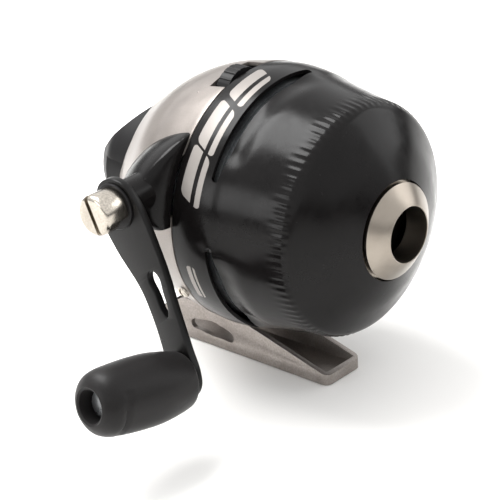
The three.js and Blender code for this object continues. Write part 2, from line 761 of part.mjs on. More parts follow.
// Everything above the thumb pad, moved inwards by a wall.
const abovePad = (wall) =>
  box([-60, 40], [-20, 20], [0, 40])
    .rotate([0, -PAD_SLOPE, 0])
    .translate([BUTTON_FRONT_X - 0.4, 0, PAD_TOP_Z - wall]);

// The cap's outside moved in by a wall, no wider than a radius.
function buttonBody(wall, widest, facets = LARGE) {
  const points = buttonProfile.map(([x, r]) => [x + wall, Math.min(r, widest) - wall]);
  const end = buttonProfile[buttonProfile.length - 1][0] + wall;
  const inside = points.filter(([, r]) => r > 0);
  return turnedX([[BUTTON_FRONT_X + wall, 0], ...inside, [end, 0]], facets);
}

function thumbButton() {
  const narrow = REAR_R - COVER_WALL - 0.4;
  const upper = cut(buttonBody(0, BUTTON_R), box([-60, 0], [-30, 30], [-30, BUTTON_STEP_Z]));
  const cap = join(upper, buttonBody(0, narrow));
  const mouth = rodX(BUTTON_FRONT_X - 1, BUTTON_FRONT_X + BUTTON_WALL + 0.1, narrow - BUTTON_WALL, LARGE);
  const hollow = cut(join(buttonBody(BUTTON_WALL, narrow), mouth), abovePad(BUTTON_WALL * 1.6));
  const shell = cut(cap, abovePad(0), hollow);
  const stem = rodX(BUTTON_END_X + 4, SHAFT_REAR_X - 0.2, 3.2, SMALL);
  return join(shell, stem);
}

class Coil extends THREE.Curve {
  constructor(x0, x1, radius, turns) {
    super();
    Object.assign(this, { x0, x1, radius, turns });
  }
  getPoint(t, target = new THREE.Vector3()) {
    const angle = t * this.turns * 2 * Math.PI;
    const x = this.x0 + (this.x1 - this.x0) * t;
    return target.set(x, this.radius * Math.cos(angle), this.radius * Math.sin(angle));
  }
}

function ringShape(r, sides) {
  const points = [];
  for (let i = 0; i < sides; i++) {
    const angle = (2 * Math.PI * i) / sides;
    points.push(new THREE.Vector2(r * Math.cos(angle), r * Math.sin(angle)));
  }
  return new THREE.Shape(points);
}

function coilSpring(x0, x1, radius, wireR, turns) {
  return solid(
    new THREE.ExtrudeGeometry(ringShape(wireR, 6), {
      steps: turns * 12,
      bevelEnabled: false,
      extrudePath: new Coil(x0 + wireR, x1 - wireR, radius, turns),
    }),
  );
}
const springEnds = [SHAFT_REAR_X - 0.1, BRIDGE_X[0] - 0.1];
piece(spoolLine, "thumb_button", thumbButton(), blackPlastic);
piece(
  spoolLine,
  "button_spring",
  coilSpring(springEnds[0], springEnds[1], SPRING_R, SPRING_WIRE_R, SPRING_TURNS),
  steel,
);

// ---- Crank line ---------------------------------------------------------------------------------
const ARM_FACE_Y = ARM_BACK_Y - ARM_T;
const SQUARE = 3.3;
const STUD_R = 1.6;
const GEAR_ROOT_Y = GEAR_FACE_Y + TOOTH_H;
const GEAR_DISC_T = 2.6;

function crankshaft() {
  const main = rodY(ARM_BACK_Y, CRANK_FAR_Y, CRANK_R);
  const neck = rodY(CRANK_FAR_Y - 0.1, CRANK_FAR_Y + 1.3, 2.2);
  const cap = rodY(CRANK_FAR_Y + 1.2, CRANK_FAR_Y + 2, 2.8);
  const square = box(
    [-SQUARE / 2, SQUARE / 2],
    [ARM_FACE_Y + 0.1, ARM_BACK_Y + 0.2],
    [-SQUARE / 2, SQUARE / 2],
  );
  const stud = rodY(ARM_FACE_Y - NUT_LENGTH + 1.2, ARM_FACE_Y + 0.2, STUD_R, SMALL);
  return join(main, neck, cap, square.rotate([0, -ARM_SWING, 0]), stud);
}

// Crown gear: its teeth stand on a disc and run along the spool line where they mesh.
function driveGear() {
  const outer = Math.hypot(MESH_X + TOOTH_FACE / 2, CRANK_RISE) + 0.3;
  const disc = rodY(GEAR_ROOT_Y, GEAR_ROOT_Y + GEAR_DISC_T, outer, 68);
  const hub = rodY(GEAR_ROOT_Y, GEAR_ROOT_Y + GEAR_DISC_T + 2.4, 4.6);
  const root = GEAR_ROOT_Y + 0.3;
  const tooth = barX(
    polygon([[root, -0.7], [root, 0.7], [GEAR_FACE_Y, 0.42], [GEAR_FACE_Y, -0.42]]),
    MESH_X - TOOTH_FACE / 2,
    MESH_X + TOOTH_FACE / 2,
  ).translate([0, 0, -CRANK_RISE]);
  const teeth = [];
  for (let i = 0; i < GEAR_TEETH; i++) teeth.push(tooth.rotate([0, (i * 360) / GEAR_TEETH, 0]));
  const lightening = [];
  for (let i = 0; i < 5; i++)
    lightening.push(rodY(0, 12, 2.2, 16).translate([8.8, 0, 0]).rotate([0, i * 72, 0]));
  return cut(join(disc, hub, ...teeth), rodY(0, 20, CRANK_R + PRESS), ...lightening);
}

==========

PROMPT — From the material above, gather all lines that include the string "this" and copy them.

IN RESPONSE —
The three.js and Blender code for this object continues. Write part 2, from line 761 of part.mjs on. More parts follow.
    Object.assign(this, { x0, x1, radius, turns });
    const angle = t * this.turns * 2 * Math.PI;
    const x = this.x0 + (this.x1 - this.x0) * t;
    return target.set(x, this.radius * Math.cos(angle), this.radius * Math.sin(angle));